Exercise: Would you quote the material below in full and unchanged?

Data provided:
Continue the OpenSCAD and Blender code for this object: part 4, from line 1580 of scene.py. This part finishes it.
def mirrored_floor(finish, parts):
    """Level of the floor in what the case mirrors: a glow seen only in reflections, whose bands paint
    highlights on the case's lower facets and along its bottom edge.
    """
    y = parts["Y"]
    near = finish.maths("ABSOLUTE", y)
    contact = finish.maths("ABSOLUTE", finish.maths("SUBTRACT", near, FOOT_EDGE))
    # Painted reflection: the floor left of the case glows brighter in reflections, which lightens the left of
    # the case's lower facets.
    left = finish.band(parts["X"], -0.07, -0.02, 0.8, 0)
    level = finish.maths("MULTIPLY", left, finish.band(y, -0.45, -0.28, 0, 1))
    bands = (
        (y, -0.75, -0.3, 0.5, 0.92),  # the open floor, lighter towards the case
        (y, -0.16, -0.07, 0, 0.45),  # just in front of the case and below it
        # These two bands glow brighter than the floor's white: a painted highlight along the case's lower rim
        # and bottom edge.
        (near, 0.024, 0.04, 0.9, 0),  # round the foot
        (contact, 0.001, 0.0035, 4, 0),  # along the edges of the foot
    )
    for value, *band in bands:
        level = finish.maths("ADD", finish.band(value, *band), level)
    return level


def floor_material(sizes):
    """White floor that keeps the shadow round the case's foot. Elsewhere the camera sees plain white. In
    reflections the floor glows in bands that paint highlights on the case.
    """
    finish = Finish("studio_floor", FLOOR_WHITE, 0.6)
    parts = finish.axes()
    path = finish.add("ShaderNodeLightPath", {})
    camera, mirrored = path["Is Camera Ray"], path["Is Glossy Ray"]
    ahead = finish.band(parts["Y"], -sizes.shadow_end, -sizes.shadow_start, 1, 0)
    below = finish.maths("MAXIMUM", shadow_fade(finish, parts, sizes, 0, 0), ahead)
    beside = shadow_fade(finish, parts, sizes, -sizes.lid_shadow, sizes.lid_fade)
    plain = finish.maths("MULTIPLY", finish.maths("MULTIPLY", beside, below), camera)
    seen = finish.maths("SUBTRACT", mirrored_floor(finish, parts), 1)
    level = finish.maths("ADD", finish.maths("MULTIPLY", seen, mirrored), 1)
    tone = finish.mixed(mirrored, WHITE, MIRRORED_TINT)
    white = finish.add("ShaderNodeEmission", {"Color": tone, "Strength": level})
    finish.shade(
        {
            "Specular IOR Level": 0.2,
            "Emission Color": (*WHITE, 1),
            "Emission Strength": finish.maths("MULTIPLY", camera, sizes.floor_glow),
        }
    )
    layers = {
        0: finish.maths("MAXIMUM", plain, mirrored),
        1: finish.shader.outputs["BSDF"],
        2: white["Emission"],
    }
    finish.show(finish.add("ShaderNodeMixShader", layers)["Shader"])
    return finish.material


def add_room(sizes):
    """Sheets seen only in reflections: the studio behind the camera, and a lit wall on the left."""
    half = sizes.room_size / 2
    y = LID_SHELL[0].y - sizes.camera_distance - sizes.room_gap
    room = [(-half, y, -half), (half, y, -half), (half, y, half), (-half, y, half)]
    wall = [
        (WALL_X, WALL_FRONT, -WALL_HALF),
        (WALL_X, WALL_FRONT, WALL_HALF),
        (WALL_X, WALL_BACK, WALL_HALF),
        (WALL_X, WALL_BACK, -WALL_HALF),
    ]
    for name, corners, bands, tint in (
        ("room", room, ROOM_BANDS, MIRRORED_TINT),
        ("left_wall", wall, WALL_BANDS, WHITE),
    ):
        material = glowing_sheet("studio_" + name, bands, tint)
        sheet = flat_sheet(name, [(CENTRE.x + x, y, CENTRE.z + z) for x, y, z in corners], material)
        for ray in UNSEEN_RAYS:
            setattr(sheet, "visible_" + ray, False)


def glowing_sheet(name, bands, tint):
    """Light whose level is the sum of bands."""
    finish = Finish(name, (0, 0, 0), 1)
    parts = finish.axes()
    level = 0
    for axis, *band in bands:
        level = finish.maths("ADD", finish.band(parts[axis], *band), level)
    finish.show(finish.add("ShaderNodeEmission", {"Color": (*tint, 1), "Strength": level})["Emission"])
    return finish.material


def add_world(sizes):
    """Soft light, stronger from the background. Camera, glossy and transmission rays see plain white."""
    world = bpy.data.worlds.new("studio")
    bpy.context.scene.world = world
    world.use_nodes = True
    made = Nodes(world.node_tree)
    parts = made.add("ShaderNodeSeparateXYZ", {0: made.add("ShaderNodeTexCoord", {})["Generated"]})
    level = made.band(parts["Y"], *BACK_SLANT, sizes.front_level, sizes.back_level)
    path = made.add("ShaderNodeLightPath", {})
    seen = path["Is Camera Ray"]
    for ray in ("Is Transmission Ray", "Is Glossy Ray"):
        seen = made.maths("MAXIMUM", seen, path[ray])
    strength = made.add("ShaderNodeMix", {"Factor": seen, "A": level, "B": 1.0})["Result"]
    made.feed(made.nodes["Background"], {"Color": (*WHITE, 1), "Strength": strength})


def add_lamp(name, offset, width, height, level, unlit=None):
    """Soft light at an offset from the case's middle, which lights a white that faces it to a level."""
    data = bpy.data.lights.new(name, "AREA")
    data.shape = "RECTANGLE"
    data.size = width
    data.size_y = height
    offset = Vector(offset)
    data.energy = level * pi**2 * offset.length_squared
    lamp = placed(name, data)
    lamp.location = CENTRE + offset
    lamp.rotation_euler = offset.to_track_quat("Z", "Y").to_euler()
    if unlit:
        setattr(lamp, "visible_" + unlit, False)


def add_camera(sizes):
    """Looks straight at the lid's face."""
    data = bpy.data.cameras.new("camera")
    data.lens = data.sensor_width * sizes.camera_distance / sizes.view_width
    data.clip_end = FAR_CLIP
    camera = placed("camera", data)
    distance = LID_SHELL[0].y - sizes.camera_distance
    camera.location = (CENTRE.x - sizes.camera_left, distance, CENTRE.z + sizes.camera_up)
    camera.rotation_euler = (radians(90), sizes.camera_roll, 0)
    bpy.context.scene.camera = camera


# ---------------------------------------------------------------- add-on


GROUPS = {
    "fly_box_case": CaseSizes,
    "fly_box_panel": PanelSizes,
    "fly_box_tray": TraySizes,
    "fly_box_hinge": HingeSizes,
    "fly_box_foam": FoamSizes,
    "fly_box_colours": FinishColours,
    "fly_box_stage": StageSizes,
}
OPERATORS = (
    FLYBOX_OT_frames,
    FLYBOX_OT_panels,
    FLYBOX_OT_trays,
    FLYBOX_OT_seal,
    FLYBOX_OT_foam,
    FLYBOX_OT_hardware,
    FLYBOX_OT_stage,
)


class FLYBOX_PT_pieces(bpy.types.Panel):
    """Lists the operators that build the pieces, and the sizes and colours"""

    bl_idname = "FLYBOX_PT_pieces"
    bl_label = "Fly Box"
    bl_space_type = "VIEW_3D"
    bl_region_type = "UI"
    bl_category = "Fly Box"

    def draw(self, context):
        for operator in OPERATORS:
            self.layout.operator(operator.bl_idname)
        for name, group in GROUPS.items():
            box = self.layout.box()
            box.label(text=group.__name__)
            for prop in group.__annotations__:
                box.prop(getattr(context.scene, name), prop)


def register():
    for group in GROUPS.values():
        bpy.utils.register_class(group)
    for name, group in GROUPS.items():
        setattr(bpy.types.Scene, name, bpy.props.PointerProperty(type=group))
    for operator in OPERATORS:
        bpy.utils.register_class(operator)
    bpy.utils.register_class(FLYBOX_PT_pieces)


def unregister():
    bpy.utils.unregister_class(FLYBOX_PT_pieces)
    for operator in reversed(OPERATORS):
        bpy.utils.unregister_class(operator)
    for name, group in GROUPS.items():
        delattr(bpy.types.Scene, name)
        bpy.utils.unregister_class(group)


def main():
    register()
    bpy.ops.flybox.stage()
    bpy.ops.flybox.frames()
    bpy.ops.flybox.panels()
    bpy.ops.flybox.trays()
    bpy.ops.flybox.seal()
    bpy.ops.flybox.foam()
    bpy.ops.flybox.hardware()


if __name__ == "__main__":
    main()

Final result:
Continue the OpenSCAD and Blender code for this object: part 4, from line 1580 of scene.py. This part finishes it.
def mirrored_floor(finish, parts):
    """Level of the floor in what the case mirrors: a glow seen only in reflections, whose bands paint
    highlights on the case's lower facets and along its bottom edge.
    """
    y = parts["Y"]
    near = finish.maths("ABSOLUTE", y)
    contact = finish.maths("ABSOLUTE", finish.maths("SUBTRACT", near, FOOT_EDGE))
    # Painted reflection: the floor left of the case glows brighter in reflections, which lightens the left of
    # the case's lower facets.
    left = finish.band(parts["X"], -0.07, -0.02, 0.8, 0)
    level = finish.maths("MULTIPLY", left, finish.band(y, -0.45, -0.28, 0, 1))
    bands = (
        (y, -0.75, -0.3, 0.5, 0.92),  # the open floor, lighter towards the case
        (y, -0.16, -0.07, 0, 0.45),  # just in front of the case and below it
        # These two bands glow brighter than the floor's white: a painted highlight along the case's lower rim
        # and bottom edge.
        (near, 0.024, 0.04, 0.9, 0),  # round the foot
        (contact, 0.001, 0.0035, 4, 0),  # along the edges of the foot
    )
    for value, *band in bands:
        level = finish.maths("ADD", finish.band(value, *band), level)
    return level


def floor_material(sizes):
    """White floor that keeps the shadow round the case's foot. Elsewhere the camera sees plain white. In
    reflections the floor glows in bands that paint highlights on the case.
    """
    finish = Finish("studio_floor", FLOOR_WHITE, 0.6)
    parts = finish.axes()
    path = finish.add("ShaderNodeLightPath", {})
    camera, mirrored = path["Is Camera Ray"], path["Is Glossy Ray"]
    ahead = finish.band(parts["Y"], -sizes.shadow_end, -sizes.shadow_start, 1, 0)
    below = finish.maths("MAXIMUM", shadow_fade(finish, parts, sizes, 0, 0), ahead)
    beside = shadow_fade(finish, parts, sizes, -sizes.lid_shadow, sizes.lid_fade)
    plain = finish.maths("MULTIPLY", finish.maths("MULTIPLY", beside, below), camera)
    seen = finish.maths("SUBTRACT", mirrored_floor(finish, parts), 1)
    level = finish.maths("ADD", finish.maths("MULTIPLY", seen, mirrored), 1)
    tone = finish.mixed(mirrored, WHITE, MIRRORED_TINT)
    white = finish.add("ShaderNodeEmission", {"Color": tone, "Strength": level})
    finish.shade(
        {
            "Specular IOR Level": 0.2,
            "Emission Color": (*WHITE, 1),
            "Emission Strength": finish.maths("MULTIPLY", camera, sizes.floor_glow),
        }
    )
    layers = {
        0: finish.maths("MAXIMUM", plain, mirrored),
        1: finish.shader.outputs["BSDF"],
        2: white["Emission"],
    }
    finish.show(finish.add("ShaderNodeMixShader", layers)["Shader"])
    return finish.material


def add_room(sizes):
    """Sheets seen only in reflections: the studio behind the camera, and a lit wall on the left."""
    half = sizes.room_size / 2
    y = LID_SHELL[0].y - sizes.camera_distance - sizes.room_gap
    room = [(-half, y, -half), (half, y, -half), (half, y, half), (-half, y, half)]
    wall = [
        (WALL_X, WALL_FRONT, -WALL_HALF),
        (WALL_X, WALL_FRONT, WALL_HALF),
        (WALL_X, WALL_BACK, WALL_HALF),
        (WALL_X, WALL_BACK, -WALL_HALF),
    ]
    for name, corners, bands, tint in (
        ("room", room, ROOM_BANDS, MIRRORED_TINT),
        ("left_wall", wall, WALL_BANDS, WHITE),
    ):
        material = glowing_sheet("studio_" + name, bands, tint)
        sheet = flat_sheet(name, [(CENTRE.x + x, y, CENTRE.z + z) for x, y, z in corners], material)
        for ray in UNSEEN_RAYS:
            setattr(sheet, "visible_" + ray, False)


def glowing_sheet(name, bands, tint):
    """Light whose level is the sum of bands."""
    finish = Finish(name, (0, 0, 0), 1)
    parts = finish.axes()
    level = 0
    for axis, *band in bands:
        level = finish.maths("ADD", finish.band(parts[axis], *band), level)
    finish.show(finish.add("ShaderNodeEmission", {"Color": (*tint, 1), "Strength": level})["Emission"])
    return finish.material


def add_world(sizes):
    """Soft light, stronger from the background. Camera, glossy and transmission rays see plain white."""
    world = bpy.data.worlds.new("studio")
    bpy.context.scene.world = world
    world.use_nodes = True
    made = Nodes(world.node_tree)
    parts = made.add("ShaderNodeSeparateXYZ", {0: made.add("ShaderNodeTexCoord", {})["Generated"]})
    level = made.band(parts["Y"], *BACK_SLANT, sizes.front_level, sizes.back_level)
    path = made.add("ShaderNodeLightPath", {})
    seen = path["Is Camera Ray"]
    for ray in ("Is Transmission Ray", "Is Glossy Ray"):
        seen = made.maths("MAXIMUM", seen, path[ray])
    strength = made.add("ShaderNodeMix", {"Factor": seen, "A": level, "B": 1.0})["Result"]
    made.feed(made.nodes["Background"], {"Color": (*WHITE, 1), "Strength": strength})


def add_lamp(name, offset, width, height, level, unlit=None):
    """Soft light at an offset from the case's middle, which lights a white that faces it to a level."""
    data = bpy.data.lights.new(name, "AREA")
    data.shape = "RECTANGLE"
    data.size = width
    data.size_y = height
    offset = Vector(offset)
    data.energy = level * pi**2 * offset.length_squared
    lamp = placed(name, data)
    lamp.location = CENTRE + offset
    lamp.rotation_euler = offset.to_track_quat("Z", "Y").to_euler()
    if unlit:
        setattr(lamp, "visible_" + unlit, False)


def add_camera(sizes):
    """Looks straight at the lid's face."""
    data = bpy.data.cameras.new("camera")
    data.lens = data.sensor_width * sizes.camera_distance / sizes.view_width
    data.clip_end = FAR_CLIP
    camera = placed("camera", data)
    distance = LID_SHELL[0].y - sizes.camera_distance
    camera.location = (CENTRE.x - sizes.camera_left, distance, CENTRE.z + sizes.camera_up)
    camera.rotation_euler = (radians(90), sizes.camera_roll, 0)
    bpy.context.scene.camera = camera


# ---------------------------------------------------------------- add-on


GROUPS = {
    "fly_box_case": CaseSizes,
    "fly_box_panel": PanelSizes,
    "fly_box_tray": TraySizes,
    "fly_box_hinge": HingeSizes,
    "fly_box_foam": FoamSizes,
    "fly_box_colours": FinishColours,
    "fly_box_stage": StageSizes,
}
OPERATORS = (
    FLYBOX_OT_frames,
    FLYBOX_OT_panels,
    FLYBOX_OT_trays,
    FLYBOX_OT_seal,
    FLYBOX_OT_foam,
    FLYBOX_OT_hardware,
    FLYBOX_OT_stage,
)


class FLYBOX_PT_pieces(bpy.types.Panel):
    """Lists the operators that build the pieces, and the sizes and colours"""

    bl_idname = "FLYBOX_PT_pieces"
    bl_label = "Fly Box"
    bl_space_type = "VIEW_3D"
    bl_region_type = "UI"
    bl_category = "Fly Box"

    def draw(self, context):
        for operator in OPERATORS:
            self.layout.operator(operator.bl_idname)
        for name, group in GROUPS.items():
            box = self.layout.box()
            box.label(text=group.__name__)
            for prop in group.__annotations__:
                box.prop(getattr(context.scene, name), prop)


def register():
    for group in GROUPS.values():
        bpy.utils.register_class(group)
    for name, group in GROUPS.items():
        setattr(bpy.types.Scene, name, bpy.props.PointerProperty(type=group))
    for operator in OPERATORS:
        bpy.utils.register_class(operator)
    bpy.utils.register_class(FLYBOX_PT_pieces)


def unregister():
    bpy.utils.unregister_class(FLYBOX_PT_pieces)
    for operator in reversed(OPERATORS):
        bpy.utils.unregister_class(operator)
    for name, group in GROUPS.items():
        delattr(bpy.types.Scene, name)
        bpy.utils.unregister_class(group)


def main():
    register()
    bpy.ops.flybox.stage()
    bpy.ops.flybox.frames()
    bpy.ops.flybox.panels()
    bpy.ops.flybox.trays()
    bpy.ops.flybox.seal()
    bpy.ops.flybox.foam()
    bpy.ops.flybox.hardware()


if __name__ == "__main__":
    main()